Nesta ligeira incursão pelo percurso literário relacionado com o Padre Américo, é de referir necessariamente Eça de Queiroz [1845†1900] - o célebre autor de, v.g. - Os Maias [1888], Cidade e as Serras [1901]. O Padre Euclides de Oliveira Morais, do Seminário de Coimbra, recolheu o seguinte testemunho: Outro contemporâneo, o Professor José Augusto Miranda, diz-me que toda a prosa dele lembra Eça de Queiroz [O Gaiato, n. 388, 24 Jan. 1959]. Sobre esta aproximação linguística, Manuel Rodrigues da Silva Veiga - admitido no Seminário de Coimbra em 1925, com 11 anos - testemunhou que o seu cunhado José A. de Miranda, companheiro de Américo de Aguiar, lhe perguntou: - Como é que o Padre Américo adquiriu esse seu estilo tão vivo, tão original, tão directo e tão enérgico? Resposta dele: - Lendo só Eça de Queiroz [O Gaiato, n.1094, 15 Fev.1986].
Ainda no âmbito queirosiano, o Padre Américo recebeu para a Obra da Rua a doação da Quinta do Paço da Torre, em Beire - Paredes, em 24 de Junho de 1954, legada por Luís de Castro Osório [n.1901], filho de Luís Osório da Cunha Pereira de Castro de Menezes Pita [1859†1900], proprietário e poeta, de Proença-a-Nova, e de Maria Benedita de Castro Pamplona [1863†1934] - filha dos Condes de Resende e irmã de Emília Maria de Castro [1857†1934], esposa de José Maria Eça de Queiroz. Sobre a sua passagem pela Quinta da Torre - Beire, em 1892, há referências explícitas na sua correspondência: Eça de Queiroz entre os seus - apresentado por sua filha: Cartas íntimas [Porto: Liv. Lello & Irmão, 1948, p.264-270; cujo exemplar à mão era do Cónego bracarense Padre Arlindo Ribeiro da Cunha, 1906†1976]. Nesta ligação à família deste escritor destacado, mantida pela Obra da Rua, é de notar nomeadamente a amizade com o casal Manuel Benedito [1917†1978], neto de Eça de Queiroz, e Maria da Graça Salema de Castro [1919†2015] - que, através de meus pais Júlio e Emília, conhecemos pessoalmente, na Quinta de Vila Nova [Tormes], em Santa Cruz do Douro.
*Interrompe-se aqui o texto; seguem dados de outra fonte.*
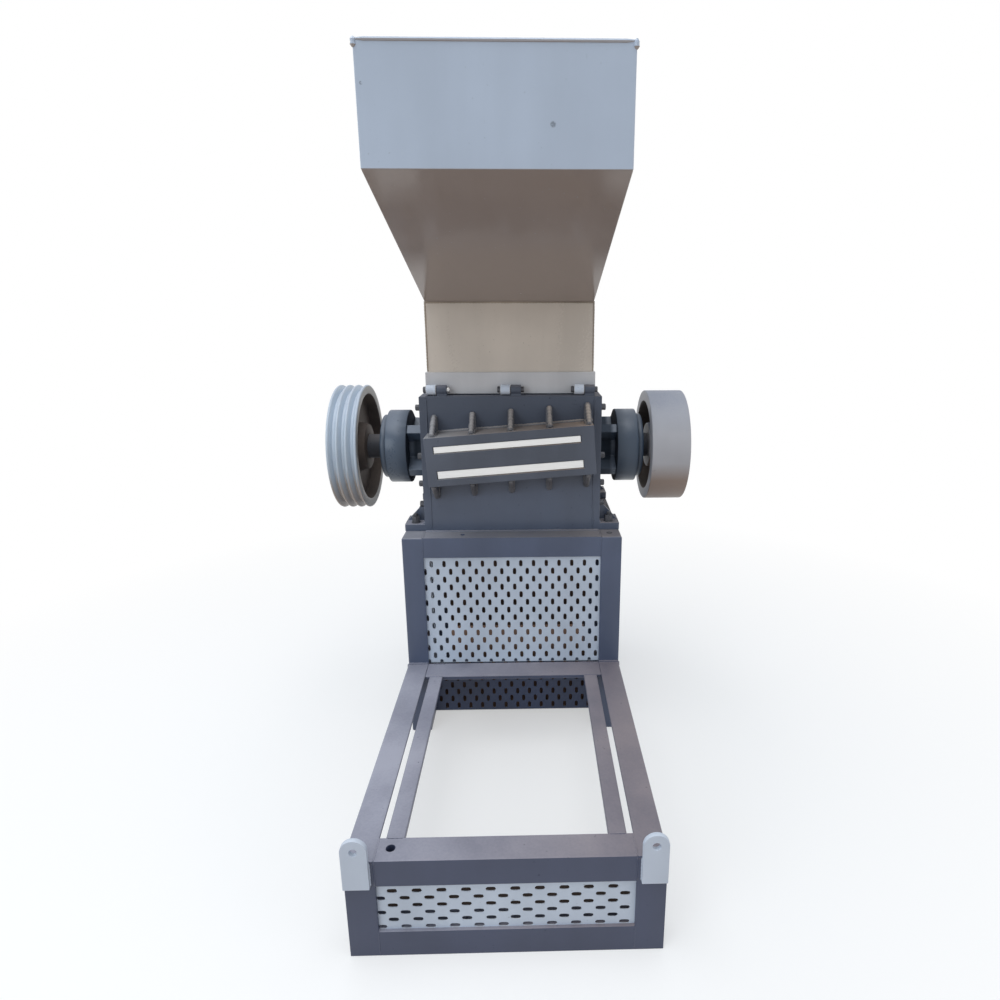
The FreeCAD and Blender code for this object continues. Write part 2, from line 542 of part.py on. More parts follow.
# Every piece must be one valid solid before it is written out.
doc.recompute()
for obj in doc.Objects:
    if "Invalid" in obj.State or "Error" in obj.State:
        raise RuntimeError(f"{obj.Label} failed: {obj.State}")
for obj in pieces:
    shape = obj.Shape
    if shape.isNull() or not shape.isValid() or len(shape.Solids) != 1:
        raise RuntimeError(f"{obj.Label} is not one valid solid")
for obj in pieces:
    obj.Shape.exportStep(f"parts/{obj.Label}.step")
print(len(pieces), "pieces written")
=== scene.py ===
"""The look of a plastic grinder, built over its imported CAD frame."""
import math
import random

import bmesh
import bpy
from mathutils import Matrix, Vector


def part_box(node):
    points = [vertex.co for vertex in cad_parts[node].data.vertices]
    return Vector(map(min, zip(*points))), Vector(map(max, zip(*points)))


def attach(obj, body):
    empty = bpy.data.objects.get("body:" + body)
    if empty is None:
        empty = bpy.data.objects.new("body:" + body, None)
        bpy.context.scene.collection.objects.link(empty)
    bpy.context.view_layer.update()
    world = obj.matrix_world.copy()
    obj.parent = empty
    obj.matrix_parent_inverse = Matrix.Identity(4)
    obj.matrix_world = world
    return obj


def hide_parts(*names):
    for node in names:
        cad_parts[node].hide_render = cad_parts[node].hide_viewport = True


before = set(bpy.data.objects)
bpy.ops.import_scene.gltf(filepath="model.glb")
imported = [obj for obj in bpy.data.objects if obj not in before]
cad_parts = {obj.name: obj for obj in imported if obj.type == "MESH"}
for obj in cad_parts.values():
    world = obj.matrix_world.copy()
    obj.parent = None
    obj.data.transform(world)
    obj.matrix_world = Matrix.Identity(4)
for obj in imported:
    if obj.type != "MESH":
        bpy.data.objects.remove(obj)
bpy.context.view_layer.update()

# The place where it stands: a wide pale floor that runs out to white, with a painted dark brown shadow
# where the machine's own sheets keep the light off. One large soft lamp hangs above, a second stands at
# the front left and a weak one at the right, and the camera is at a person's eye height in front of the
# base.
scene = bpy.context.scene
scene.view_settings.view_transform = "Standard"
world = bpy.data.worlds.new("sky")
world.use_nodes = True
scene.world = world
sky = world.node_tree
path = sky.nodes.new("ShaderNodeLightPath")
seen = path.outputs["Is Camera Ray"]
for kind in ("Is Glossy Ray", "Is Transmission Ray"):
    either = sky.nodes.new("ShaderNodeMath")
    either.operation = "MAXIMUM"
    sky.links.new(seen, either.inputs[0])
    sky.links.new(path.outputs[kind], either.inputs[1])
    seen = either.outputs[0]
open_sky = sky.nodes.new("ShaderNodeBackground")
open_sky.inputs["Color"].default_value = (0.83, 0.915, 1.0, 1)
open_sky.inputs["Strength"].default_value = 0.64
white = sky.nodes.new("ShaderNodeBackground")
white.inputs["Color"].default_value = (1, 1, 1, 1)
choice = sky.nodes.new("ShaderNodeMixShader")
for number, output in enumerate((seen, open_sky.outputs[0], white.outputs[0])):
    sky.links.new(output, choice.inputs[number])
sky.links.new(choice.outputs[0], sky.nodes["World Output"].inputs["Surface"])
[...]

O escritor Antero de Figueiredo [28-XI-1866, Coimbra; †10-IV-1953, Porto] - autor de, v.g., O último olhar de Jesus [1928], Fátima [1936] - ofereceu-se para escrever mais um dos seus pessoais romances, tendo como pano de fundo o que o Padre Américo havia já construído. A coisa arrastou-se. [...] Numa carta a Moreira da Rocha, diz: 'Tio Antero escreveu. Queria vir aonde a mim, visto eu não poder ter ido aonde a ele, conforme se combinara e assim seria, se não fosse o desastre. Mas eu enxotei ele!'. O tal 'desastre' foi uma entorse, um pé 'desmanchado'. A obra que Antero de Figueiredo sonhava daria pelo título de Farrapeiro. Apesar de tudo, teria sido curiosa a interpretação 'anteriana' do farrapeiro Padre Américo [Zacarias de Oliveira - 'O Cantador', p.32-33].
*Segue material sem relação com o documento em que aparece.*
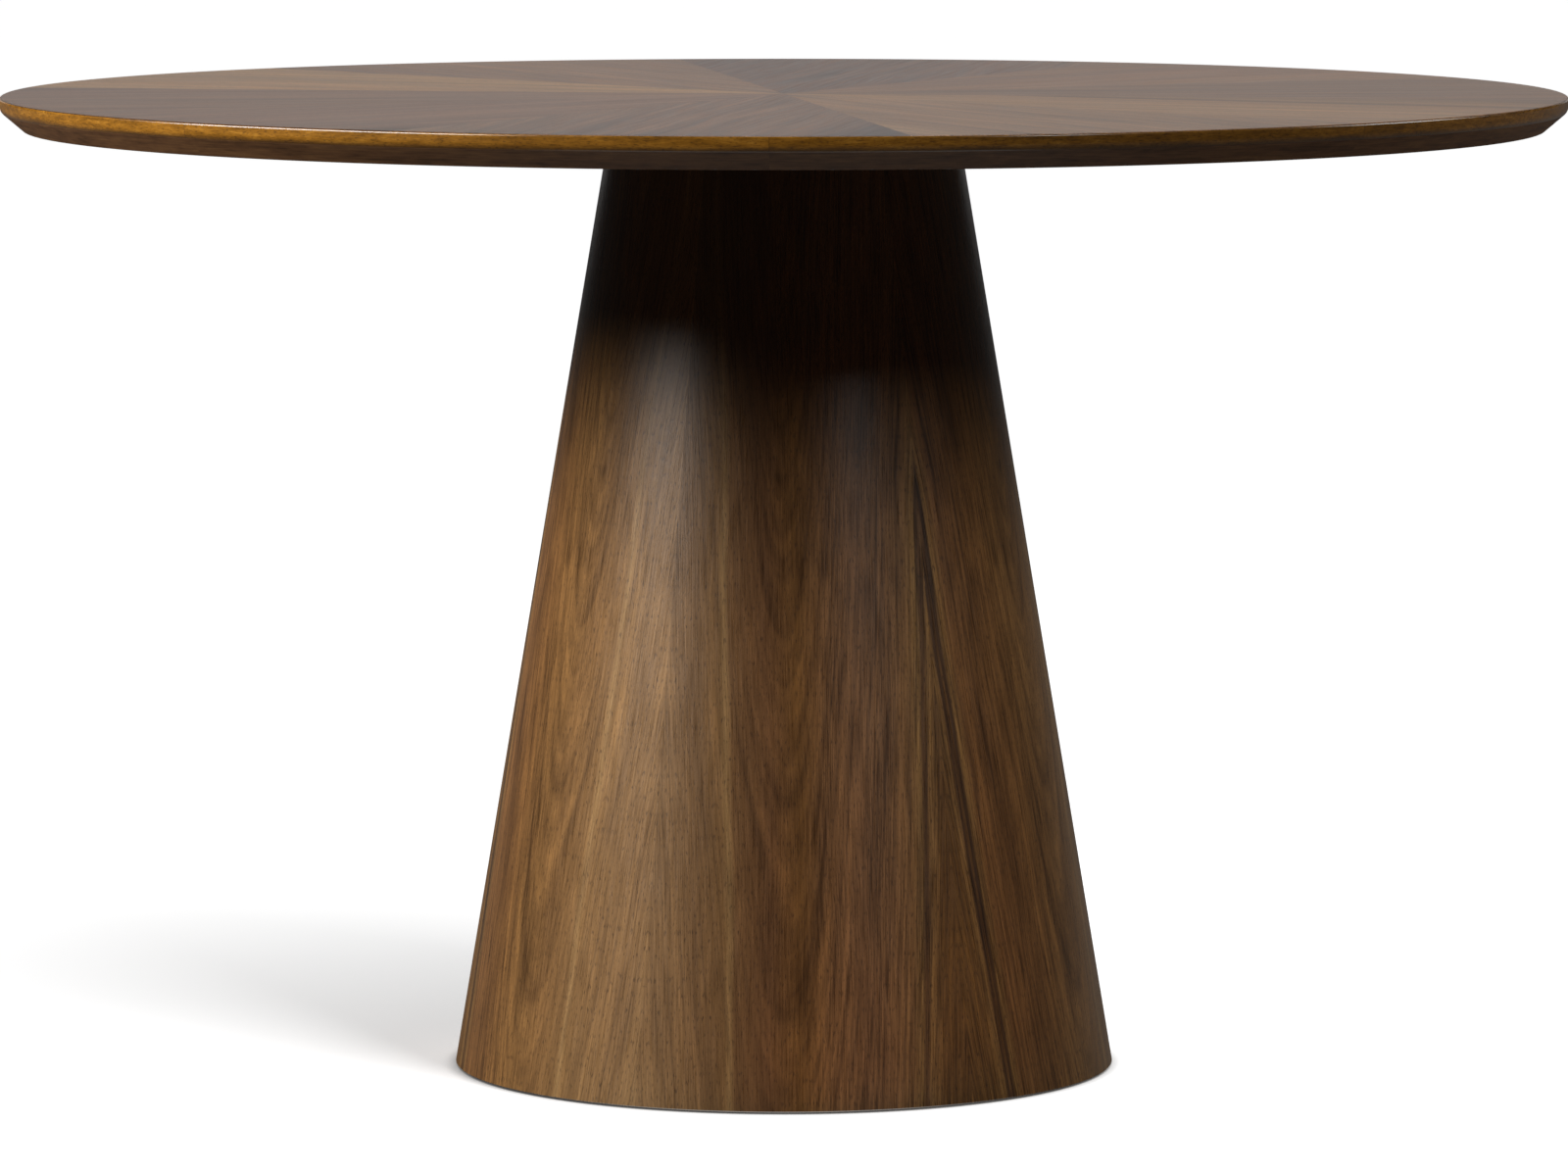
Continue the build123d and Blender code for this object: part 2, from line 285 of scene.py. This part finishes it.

Américo de Aguiar não terá encontrado Leonardo Coimbra [29-XII-1883, Borba de Godim - Felgueiras; †2-I-1936, Porto], como aluno do Colégio do Carmo, em Penafiel, sendo interno de 1893 a 1897; pois, em Setembro de 1897, Américo foi com o irmão António para esse Colégio. No entanto, teria conhecimento do percurso espiritual do convertido filósofo [autor de, v.g. - O Criacionismo, Porto: Renascença Portuguesa, 1912; o exemplar à mão tem esta dedicatória: Ao Ilustre Professor e Ministro de Instrução, Senhor Doutor Sobral Cid, of.]. E, dada a sua proximidade geográfica, é de referir o trágico acidente de automóvel que sofreu na EN15-1, no lugar do Carreiro, da freguesia de Astromil - Paredes.